### PROBLEM DETAILS
Search the material for the word "finishes" and copy each line that holds it.
* BEGIN EXCERPTED RECORDS *
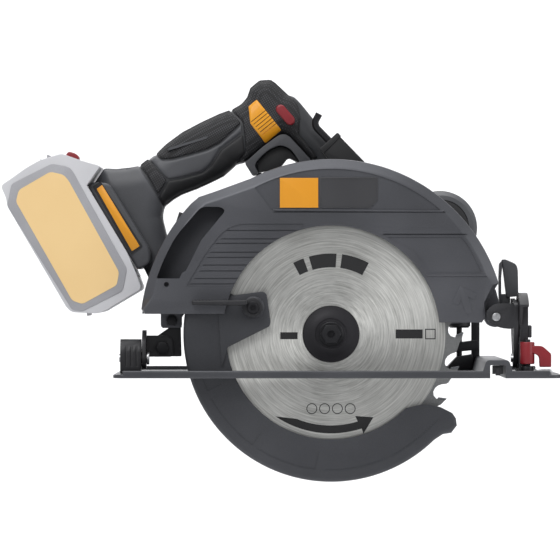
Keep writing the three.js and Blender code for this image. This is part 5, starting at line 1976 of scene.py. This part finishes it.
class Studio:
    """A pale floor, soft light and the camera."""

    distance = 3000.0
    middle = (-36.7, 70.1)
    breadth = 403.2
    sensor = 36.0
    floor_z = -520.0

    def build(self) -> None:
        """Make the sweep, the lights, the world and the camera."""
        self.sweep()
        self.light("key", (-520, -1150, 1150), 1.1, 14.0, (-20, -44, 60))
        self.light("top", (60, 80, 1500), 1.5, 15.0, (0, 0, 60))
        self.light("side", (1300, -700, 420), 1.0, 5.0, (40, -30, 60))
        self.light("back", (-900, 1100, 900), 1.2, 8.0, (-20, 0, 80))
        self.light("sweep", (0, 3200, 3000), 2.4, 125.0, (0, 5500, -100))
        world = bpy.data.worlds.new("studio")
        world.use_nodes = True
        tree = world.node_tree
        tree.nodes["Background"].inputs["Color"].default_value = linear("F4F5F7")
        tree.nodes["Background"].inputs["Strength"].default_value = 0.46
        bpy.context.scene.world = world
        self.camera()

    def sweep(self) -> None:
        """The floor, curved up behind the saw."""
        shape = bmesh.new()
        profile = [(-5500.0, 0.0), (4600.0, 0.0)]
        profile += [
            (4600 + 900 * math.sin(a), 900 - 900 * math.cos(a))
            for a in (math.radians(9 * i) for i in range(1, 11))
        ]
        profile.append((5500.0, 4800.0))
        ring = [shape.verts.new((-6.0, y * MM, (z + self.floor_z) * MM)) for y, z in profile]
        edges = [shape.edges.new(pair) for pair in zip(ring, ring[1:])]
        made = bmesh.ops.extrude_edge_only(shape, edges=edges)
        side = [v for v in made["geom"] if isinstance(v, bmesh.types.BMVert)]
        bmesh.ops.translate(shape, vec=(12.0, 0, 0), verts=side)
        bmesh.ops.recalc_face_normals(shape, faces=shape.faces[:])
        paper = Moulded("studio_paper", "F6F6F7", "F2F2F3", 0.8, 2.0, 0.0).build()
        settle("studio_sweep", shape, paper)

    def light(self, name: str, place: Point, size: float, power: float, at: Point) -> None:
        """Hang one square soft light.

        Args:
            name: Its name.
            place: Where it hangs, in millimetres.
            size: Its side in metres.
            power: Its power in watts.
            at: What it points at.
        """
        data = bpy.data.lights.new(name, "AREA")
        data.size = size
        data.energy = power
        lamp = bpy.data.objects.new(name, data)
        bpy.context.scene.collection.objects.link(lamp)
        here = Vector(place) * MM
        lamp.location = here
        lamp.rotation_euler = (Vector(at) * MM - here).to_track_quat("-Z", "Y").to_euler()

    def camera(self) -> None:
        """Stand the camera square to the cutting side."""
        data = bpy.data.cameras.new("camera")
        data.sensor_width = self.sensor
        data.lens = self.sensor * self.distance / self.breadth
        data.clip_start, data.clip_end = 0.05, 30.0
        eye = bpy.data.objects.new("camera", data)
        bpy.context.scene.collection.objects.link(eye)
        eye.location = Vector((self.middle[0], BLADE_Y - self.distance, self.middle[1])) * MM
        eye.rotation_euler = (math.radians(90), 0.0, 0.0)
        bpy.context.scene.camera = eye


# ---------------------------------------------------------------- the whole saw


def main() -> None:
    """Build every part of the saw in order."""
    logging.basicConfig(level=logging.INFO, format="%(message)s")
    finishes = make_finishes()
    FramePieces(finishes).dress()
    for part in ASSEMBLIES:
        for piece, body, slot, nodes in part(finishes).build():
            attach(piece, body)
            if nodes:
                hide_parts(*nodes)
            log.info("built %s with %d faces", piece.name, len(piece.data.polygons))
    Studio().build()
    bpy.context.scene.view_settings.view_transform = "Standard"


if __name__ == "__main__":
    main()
* END EXCERPTED RECORDS *
* BEGIN EXCERPTED RECORDS *
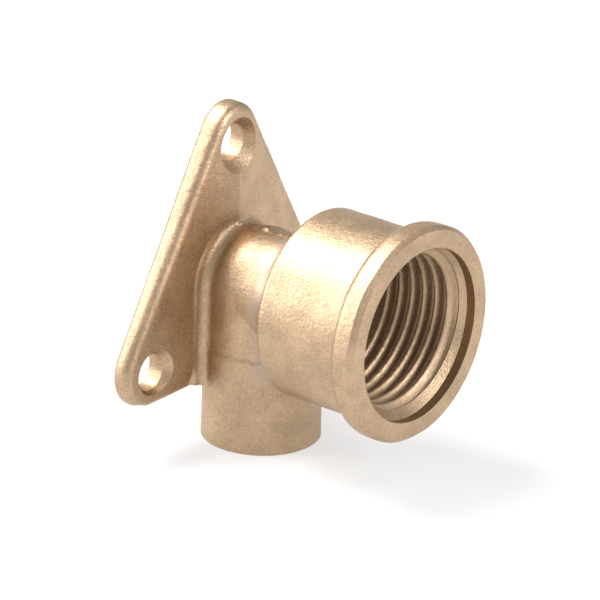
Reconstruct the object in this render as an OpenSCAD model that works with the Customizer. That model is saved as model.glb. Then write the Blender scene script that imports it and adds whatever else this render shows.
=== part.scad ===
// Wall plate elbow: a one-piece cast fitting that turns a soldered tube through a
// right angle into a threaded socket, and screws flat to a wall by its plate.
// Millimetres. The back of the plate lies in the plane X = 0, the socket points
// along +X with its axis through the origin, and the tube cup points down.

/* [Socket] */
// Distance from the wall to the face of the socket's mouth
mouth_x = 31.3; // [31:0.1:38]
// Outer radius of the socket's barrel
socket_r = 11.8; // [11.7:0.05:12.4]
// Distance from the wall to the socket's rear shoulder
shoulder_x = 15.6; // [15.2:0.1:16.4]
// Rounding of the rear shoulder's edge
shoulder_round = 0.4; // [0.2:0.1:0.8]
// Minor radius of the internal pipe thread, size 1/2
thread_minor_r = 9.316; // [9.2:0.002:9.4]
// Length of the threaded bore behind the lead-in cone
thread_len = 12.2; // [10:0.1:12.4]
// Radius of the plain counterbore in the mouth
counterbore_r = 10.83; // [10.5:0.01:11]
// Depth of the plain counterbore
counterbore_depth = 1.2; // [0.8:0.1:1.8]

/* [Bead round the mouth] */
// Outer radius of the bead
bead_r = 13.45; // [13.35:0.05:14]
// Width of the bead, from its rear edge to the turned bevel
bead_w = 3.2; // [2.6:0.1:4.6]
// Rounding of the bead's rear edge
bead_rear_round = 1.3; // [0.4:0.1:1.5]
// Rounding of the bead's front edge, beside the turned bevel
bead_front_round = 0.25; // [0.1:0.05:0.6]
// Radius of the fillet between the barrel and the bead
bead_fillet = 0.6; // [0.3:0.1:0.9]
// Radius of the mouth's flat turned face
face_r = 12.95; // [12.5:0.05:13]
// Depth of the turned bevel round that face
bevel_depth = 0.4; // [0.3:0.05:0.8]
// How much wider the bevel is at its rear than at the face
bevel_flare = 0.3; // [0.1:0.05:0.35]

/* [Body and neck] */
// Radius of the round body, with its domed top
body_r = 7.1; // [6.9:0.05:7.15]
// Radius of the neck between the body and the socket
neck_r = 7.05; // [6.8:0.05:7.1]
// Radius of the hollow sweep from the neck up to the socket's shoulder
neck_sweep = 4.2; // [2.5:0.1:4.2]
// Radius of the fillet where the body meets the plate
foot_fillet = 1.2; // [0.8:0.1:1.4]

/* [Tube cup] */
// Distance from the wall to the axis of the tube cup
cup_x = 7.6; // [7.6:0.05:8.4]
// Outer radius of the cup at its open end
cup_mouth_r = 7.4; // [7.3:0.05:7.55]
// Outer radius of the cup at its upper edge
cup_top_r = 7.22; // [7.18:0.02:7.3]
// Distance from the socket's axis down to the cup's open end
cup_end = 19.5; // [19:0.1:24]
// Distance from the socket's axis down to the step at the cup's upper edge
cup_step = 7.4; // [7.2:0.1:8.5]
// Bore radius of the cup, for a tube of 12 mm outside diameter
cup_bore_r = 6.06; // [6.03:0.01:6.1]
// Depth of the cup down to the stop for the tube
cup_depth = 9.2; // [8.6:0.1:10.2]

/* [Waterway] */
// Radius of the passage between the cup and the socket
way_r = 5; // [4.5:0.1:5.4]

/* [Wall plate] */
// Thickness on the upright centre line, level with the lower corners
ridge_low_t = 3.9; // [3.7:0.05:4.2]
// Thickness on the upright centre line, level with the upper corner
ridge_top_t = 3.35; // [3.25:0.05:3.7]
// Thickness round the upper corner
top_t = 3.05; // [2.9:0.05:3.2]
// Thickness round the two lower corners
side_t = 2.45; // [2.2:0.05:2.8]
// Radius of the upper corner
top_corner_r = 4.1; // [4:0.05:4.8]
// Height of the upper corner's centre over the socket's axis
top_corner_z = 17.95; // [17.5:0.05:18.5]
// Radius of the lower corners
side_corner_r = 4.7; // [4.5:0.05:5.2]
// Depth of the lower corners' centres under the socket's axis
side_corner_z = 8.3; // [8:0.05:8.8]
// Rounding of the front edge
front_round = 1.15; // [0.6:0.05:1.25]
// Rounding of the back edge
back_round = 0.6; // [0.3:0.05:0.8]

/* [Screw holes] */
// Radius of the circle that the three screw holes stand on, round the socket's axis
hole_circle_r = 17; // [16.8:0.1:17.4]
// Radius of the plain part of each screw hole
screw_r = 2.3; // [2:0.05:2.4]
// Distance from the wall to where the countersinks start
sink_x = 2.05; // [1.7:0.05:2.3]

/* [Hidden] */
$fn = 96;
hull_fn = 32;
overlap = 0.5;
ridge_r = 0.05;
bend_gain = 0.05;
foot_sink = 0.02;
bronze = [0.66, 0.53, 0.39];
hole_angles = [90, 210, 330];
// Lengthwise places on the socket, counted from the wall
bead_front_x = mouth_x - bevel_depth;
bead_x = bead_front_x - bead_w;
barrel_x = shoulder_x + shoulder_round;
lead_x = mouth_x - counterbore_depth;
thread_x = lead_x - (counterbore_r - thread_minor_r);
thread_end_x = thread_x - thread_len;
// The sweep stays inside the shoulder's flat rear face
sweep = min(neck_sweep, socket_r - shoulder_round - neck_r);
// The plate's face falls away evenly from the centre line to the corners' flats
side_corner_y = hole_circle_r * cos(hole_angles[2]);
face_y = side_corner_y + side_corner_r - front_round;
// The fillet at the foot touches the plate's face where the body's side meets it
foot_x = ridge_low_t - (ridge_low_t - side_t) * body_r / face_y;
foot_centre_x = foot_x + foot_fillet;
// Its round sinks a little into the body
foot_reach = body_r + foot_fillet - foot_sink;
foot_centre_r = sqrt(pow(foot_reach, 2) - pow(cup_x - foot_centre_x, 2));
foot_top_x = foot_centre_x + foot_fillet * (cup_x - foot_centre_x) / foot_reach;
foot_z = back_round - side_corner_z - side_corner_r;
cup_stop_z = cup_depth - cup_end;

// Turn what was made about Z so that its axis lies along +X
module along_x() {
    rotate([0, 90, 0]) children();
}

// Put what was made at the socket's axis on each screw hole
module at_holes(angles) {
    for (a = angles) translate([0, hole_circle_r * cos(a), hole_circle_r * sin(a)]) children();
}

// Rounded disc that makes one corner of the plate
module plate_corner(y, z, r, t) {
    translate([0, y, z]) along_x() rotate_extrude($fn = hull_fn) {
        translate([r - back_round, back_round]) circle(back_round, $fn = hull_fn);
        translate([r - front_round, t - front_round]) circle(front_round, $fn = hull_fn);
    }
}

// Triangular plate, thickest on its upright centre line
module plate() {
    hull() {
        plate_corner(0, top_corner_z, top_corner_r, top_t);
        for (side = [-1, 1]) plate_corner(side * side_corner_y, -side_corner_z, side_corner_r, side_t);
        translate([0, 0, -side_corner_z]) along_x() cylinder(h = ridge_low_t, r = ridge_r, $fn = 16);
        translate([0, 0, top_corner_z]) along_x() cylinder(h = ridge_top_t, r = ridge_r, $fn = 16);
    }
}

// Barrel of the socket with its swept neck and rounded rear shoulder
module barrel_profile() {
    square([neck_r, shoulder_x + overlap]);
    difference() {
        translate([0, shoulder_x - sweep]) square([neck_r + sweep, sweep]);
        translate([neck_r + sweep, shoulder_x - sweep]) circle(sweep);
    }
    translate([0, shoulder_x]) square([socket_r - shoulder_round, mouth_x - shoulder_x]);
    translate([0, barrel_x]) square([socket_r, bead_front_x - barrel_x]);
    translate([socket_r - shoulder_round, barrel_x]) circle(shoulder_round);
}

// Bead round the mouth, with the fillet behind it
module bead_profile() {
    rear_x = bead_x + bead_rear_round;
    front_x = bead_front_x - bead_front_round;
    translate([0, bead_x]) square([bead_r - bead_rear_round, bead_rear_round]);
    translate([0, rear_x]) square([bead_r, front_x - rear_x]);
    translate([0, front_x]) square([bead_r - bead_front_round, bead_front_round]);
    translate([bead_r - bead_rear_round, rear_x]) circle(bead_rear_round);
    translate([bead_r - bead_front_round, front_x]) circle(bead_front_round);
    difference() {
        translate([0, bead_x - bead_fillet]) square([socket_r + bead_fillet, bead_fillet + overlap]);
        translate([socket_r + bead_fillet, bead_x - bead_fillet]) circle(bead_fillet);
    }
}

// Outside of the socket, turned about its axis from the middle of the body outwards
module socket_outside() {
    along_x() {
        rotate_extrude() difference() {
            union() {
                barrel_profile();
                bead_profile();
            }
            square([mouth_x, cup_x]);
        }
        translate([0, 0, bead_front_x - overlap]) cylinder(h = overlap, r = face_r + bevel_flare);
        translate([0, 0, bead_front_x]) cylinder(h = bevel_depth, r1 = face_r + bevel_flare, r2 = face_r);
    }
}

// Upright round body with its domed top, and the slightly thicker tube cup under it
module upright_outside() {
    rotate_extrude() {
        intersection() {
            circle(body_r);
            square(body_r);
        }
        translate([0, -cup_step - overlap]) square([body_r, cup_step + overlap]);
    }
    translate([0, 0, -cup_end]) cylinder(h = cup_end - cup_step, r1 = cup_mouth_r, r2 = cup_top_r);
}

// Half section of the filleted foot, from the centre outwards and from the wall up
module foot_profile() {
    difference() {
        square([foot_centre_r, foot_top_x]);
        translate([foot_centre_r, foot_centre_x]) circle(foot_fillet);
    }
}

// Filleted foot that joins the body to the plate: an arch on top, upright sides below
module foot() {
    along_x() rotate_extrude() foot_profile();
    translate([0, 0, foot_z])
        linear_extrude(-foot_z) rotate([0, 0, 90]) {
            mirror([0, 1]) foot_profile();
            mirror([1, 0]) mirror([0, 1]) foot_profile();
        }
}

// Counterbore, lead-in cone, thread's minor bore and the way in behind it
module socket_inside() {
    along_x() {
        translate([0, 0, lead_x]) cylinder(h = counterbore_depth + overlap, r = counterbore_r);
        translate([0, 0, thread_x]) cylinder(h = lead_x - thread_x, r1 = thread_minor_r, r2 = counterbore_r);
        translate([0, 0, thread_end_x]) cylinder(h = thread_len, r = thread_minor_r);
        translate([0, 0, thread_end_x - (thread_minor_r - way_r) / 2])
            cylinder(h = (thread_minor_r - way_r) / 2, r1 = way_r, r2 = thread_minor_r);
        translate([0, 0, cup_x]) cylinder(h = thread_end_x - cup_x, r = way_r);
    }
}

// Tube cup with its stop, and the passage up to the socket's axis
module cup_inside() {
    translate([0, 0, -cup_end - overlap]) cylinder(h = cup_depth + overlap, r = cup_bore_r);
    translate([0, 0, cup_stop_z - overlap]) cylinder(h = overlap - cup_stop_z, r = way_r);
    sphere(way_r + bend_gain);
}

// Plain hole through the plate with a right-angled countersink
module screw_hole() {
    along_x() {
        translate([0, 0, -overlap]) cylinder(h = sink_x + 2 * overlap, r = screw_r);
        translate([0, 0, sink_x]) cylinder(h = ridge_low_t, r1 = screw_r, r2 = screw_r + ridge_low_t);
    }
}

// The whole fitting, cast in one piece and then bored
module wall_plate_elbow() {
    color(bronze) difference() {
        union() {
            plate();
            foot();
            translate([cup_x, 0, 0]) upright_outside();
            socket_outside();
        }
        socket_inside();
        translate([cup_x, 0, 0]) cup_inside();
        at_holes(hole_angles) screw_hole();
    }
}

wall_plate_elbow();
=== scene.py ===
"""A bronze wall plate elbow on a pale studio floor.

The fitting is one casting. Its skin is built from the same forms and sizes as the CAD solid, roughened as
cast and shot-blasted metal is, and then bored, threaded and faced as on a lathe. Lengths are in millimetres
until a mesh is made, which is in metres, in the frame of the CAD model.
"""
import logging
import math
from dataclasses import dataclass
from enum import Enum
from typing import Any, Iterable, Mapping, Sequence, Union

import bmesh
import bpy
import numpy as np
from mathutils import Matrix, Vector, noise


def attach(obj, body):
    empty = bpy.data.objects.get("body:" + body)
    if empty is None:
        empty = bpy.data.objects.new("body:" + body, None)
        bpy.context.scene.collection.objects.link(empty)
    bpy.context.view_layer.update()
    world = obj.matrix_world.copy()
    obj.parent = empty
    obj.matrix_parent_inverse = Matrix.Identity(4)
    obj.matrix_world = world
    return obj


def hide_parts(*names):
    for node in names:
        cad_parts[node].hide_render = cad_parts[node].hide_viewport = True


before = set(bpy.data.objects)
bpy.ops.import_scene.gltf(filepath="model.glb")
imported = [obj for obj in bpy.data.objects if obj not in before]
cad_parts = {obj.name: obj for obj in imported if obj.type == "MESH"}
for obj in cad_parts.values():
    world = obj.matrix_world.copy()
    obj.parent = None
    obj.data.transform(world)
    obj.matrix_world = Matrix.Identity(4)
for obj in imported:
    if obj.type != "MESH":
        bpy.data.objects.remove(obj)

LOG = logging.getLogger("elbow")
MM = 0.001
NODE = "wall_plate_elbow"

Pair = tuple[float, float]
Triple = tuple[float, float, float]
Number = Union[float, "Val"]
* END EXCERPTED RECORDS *
### CORRECT ANSWER
Keep writing the three.js and Blender code for this image. This is part 5, starting at line 1976 of scene.py. This part finishes it.
    finishes = make_finishes()
    FramePieces(finishes).dress()
        for piece, body, slot, nodes in part(finishes).build():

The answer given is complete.